# Exercise directions:
Write out exactly the lines below that run from the one containing "The three.js and" through the one containing "DISH_DEPTH = 3 * MM", both included, with no other lines.

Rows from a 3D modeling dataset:
>> BEGIN

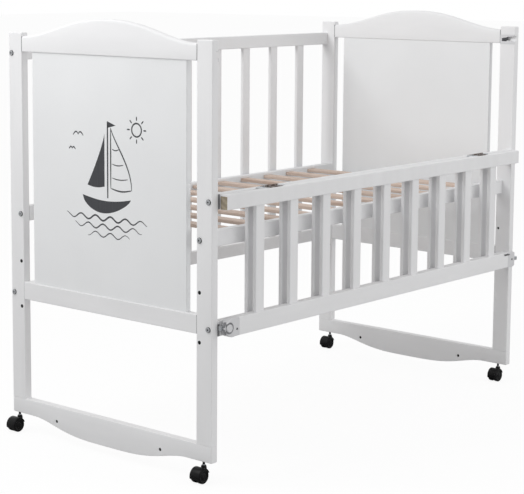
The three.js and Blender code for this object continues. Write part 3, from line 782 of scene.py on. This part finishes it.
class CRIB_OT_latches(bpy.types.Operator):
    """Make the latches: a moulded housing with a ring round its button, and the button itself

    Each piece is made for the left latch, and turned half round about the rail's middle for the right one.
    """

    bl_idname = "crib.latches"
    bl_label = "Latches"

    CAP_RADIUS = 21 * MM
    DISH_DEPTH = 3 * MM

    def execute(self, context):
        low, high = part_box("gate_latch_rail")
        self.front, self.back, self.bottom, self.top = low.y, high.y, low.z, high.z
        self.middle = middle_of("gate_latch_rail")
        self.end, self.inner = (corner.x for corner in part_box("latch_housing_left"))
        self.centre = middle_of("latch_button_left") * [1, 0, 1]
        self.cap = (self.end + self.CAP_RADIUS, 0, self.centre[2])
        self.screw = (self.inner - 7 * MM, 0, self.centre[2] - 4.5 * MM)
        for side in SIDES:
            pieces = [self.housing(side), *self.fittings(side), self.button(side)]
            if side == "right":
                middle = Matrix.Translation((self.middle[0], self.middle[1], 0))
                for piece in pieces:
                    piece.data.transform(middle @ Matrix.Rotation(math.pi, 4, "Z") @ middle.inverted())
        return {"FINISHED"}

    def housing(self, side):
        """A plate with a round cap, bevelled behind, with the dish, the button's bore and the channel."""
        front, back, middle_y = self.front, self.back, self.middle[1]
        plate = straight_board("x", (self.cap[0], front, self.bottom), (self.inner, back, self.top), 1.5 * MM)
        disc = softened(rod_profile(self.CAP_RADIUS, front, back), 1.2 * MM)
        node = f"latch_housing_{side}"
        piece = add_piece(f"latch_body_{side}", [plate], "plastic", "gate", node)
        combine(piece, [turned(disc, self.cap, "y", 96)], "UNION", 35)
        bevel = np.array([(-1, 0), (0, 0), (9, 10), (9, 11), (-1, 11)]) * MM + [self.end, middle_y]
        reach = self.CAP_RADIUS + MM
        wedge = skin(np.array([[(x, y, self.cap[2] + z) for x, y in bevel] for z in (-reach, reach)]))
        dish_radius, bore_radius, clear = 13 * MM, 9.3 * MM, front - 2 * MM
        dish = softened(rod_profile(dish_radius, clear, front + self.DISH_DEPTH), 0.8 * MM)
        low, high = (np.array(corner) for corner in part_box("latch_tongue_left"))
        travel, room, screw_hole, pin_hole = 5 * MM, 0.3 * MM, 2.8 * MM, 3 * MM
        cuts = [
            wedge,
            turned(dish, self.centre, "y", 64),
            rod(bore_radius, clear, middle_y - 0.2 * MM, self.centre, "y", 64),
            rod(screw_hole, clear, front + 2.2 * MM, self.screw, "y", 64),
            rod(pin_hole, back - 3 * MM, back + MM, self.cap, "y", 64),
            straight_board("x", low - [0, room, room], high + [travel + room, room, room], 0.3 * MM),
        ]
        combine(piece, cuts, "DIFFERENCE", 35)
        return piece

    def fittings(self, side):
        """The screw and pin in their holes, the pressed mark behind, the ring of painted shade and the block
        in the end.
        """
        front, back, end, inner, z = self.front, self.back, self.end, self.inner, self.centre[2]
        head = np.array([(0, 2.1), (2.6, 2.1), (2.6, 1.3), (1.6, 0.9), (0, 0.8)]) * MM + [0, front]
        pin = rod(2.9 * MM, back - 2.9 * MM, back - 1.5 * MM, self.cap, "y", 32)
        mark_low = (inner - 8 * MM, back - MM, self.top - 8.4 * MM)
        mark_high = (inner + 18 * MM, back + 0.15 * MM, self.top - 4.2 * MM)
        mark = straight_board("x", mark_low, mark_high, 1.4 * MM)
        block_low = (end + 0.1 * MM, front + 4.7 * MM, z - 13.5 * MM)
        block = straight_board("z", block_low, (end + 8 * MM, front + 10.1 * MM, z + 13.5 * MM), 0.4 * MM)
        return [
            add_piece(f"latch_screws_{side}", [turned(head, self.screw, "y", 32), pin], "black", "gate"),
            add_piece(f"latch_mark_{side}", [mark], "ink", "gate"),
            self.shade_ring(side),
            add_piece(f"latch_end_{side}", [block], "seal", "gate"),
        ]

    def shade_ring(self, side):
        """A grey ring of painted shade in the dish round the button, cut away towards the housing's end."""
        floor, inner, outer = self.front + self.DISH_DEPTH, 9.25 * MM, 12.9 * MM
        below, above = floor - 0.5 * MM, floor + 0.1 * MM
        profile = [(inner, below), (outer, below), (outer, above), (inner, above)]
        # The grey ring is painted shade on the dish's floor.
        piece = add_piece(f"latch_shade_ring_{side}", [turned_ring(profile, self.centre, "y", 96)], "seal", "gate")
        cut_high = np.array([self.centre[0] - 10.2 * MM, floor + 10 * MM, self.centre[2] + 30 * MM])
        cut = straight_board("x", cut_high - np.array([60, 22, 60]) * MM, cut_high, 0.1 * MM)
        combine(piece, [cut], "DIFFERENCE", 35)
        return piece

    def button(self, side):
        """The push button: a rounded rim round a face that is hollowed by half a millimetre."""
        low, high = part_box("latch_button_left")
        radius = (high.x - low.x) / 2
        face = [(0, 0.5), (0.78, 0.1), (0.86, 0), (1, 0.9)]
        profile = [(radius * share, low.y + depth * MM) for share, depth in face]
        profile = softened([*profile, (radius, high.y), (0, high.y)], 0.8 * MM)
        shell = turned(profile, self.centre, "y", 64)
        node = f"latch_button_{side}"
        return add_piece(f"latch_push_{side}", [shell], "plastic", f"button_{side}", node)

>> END
>> BEGIN

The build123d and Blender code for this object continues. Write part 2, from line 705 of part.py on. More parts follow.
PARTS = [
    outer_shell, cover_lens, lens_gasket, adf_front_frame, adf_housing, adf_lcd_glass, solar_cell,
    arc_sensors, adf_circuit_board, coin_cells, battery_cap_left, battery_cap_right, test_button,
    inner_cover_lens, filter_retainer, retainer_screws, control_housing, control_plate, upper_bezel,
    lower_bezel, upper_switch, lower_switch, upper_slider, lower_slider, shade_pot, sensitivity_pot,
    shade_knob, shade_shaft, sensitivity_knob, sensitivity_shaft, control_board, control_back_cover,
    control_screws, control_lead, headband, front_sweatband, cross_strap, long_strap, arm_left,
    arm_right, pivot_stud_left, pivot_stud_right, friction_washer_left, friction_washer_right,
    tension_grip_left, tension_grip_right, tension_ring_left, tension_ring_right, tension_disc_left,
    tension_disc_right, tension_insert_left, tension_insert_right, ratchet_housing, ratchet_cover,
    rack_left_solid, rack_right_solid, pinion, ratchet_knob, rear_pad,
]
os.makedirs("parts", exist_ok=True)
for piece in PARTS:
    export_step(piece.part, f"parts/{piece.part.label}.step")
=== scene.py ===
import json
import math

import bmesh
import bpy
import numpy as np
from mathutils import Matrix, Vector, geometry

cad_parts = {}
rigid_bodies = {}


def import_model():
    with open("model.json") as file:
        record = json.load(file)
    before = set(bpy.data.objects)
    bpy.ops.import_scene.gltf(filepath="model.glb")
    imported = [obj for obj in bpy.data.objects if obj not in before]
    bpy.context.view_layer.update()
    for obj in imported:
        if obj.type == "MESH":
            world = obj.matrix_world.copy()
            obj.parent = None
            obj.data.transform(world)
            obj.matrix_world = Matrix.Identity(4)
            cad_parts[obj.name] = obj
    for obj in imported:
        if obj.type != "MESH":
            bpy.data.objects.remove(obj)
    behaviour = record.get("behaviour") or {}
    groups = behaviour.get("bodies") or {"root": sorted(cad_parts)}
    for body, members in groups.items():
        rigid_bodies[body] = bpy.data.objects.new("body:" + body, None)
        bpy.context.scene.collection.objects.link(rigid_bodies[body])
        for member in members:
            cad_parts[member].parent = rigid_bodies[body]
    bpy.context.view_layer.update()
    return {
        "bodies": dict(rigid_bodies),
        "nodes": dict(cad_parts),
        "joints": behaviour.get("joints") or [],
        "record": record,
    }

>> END

# Result of the task:
The three.js and Blender code for this object continues. Write part 3, from line 782 of scene.py on. This part finishes it.
class CRIB_OT_latches(bpy.types.Operator):
    """Make the latches: a moulded housing with a ring round its button, and the button itself

    Each piece is made for the left latch, and turned half round about the rail's middle for the right one.
    """

    bl_idname = "crib.latches"
    bl_label = "Latches"

    CAP_RADIUS = 21 * MM
    DISH_DEPTH = 3 * MM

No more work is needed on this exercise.